The exhibition is curated by Page Benkowski, Taylor Fisch, and Georgia Horn, each a graduate student in the Modern Art: Critical and Curatorial Studies program in the Department of Art History and Archaeology. Organized in three sections, works in this exhibition operate within a frame, whether the lens of a camera or a computer screen. These technological intermediaries challenge the conventions of looking by calling attention to their mechanisms of reproduction. The sections curated by Benkowski and Horn each engage a contemporary culture that dwells comfortably in the liminal space between the real, the hyperreal, and the "para-real." Meanwhile, Fisch questions how objects retain histories and the role images play in the construction of narratives.

Benkowski's contribution, #digitalbaroque, presents works by Anthony Antonellis, Cameron Askin, Carla Gannis, Joe Hamilton, Jillian Mayer and Lucas Leyva, Lorna Mills, Allison Parrish, and Katie Rose Pipkin. These artists all engage with the dynamic, participatory aesthetic of the digital baroque, creating artworks sited in the fold between the physical and the cyber that invite—and sometimes even demand—viewer-participation to be fully-realized.

Horn's project, A Slow Drift, features three films and a sculpture by Rosa Barba. Suspended between dichotomies—permanent and impermanent, real and fictional, obsolescent and modern—her works express both a concern for and an interest in the human interaction with landscape and geology. Each piece questions the relationship between memory and cinema, how memory is constructed, how tradition is preserved, and how filmic narrative is constructed in, around, and beyond reality.

Lastly, Fisch's section, The Still Life as Political Object, examines contemporary artists engaging conceptually and photographically with the still life tradition. Presenting works by Petros Efstathiadis, Roe Ethridge, Shadi Ghadirian, Leslie Hewitt, Annette Kelm, Rashaad Newsome, Jean-Luc Moulène, Indrė Šerpytytė, Taryn Simon and Christopher Williams, Fisch evaluates the genre's imaging of material culture as intrinsically bound to global political, social, and economic networks.

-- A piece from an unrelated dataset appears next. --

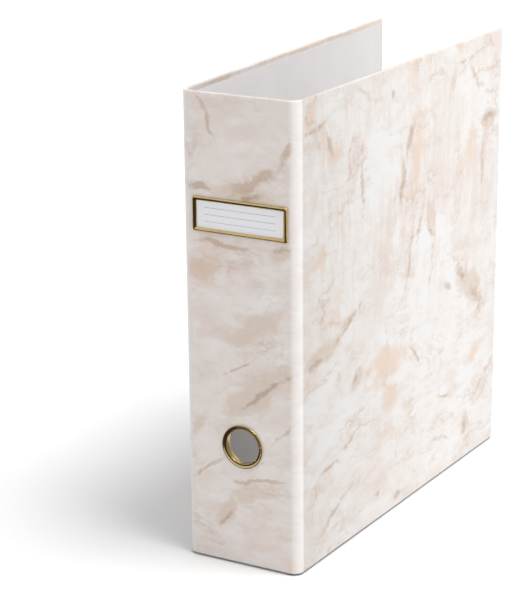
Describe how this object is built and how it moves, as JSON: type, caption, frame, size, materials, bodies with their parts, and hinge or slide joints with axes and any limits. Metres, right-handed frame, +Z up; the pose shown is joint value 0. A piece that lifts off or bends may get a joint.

As Calvino wrote in his novel, "With cities, it is as with dreams. … Everything imaginable can be dreamed, but even the most unexpected dream is a rebus that conceals a desire or, its reverse, a fear. Cities, like dreams, are made of desires and fears, even if the thread of their discourse is secret, their rules are absurd, their perspectives deceitful, and everything conceals something else." Invisible Cities lays bare the imagined dreams, the hidden anxieties, and the real desires of contemporary culture.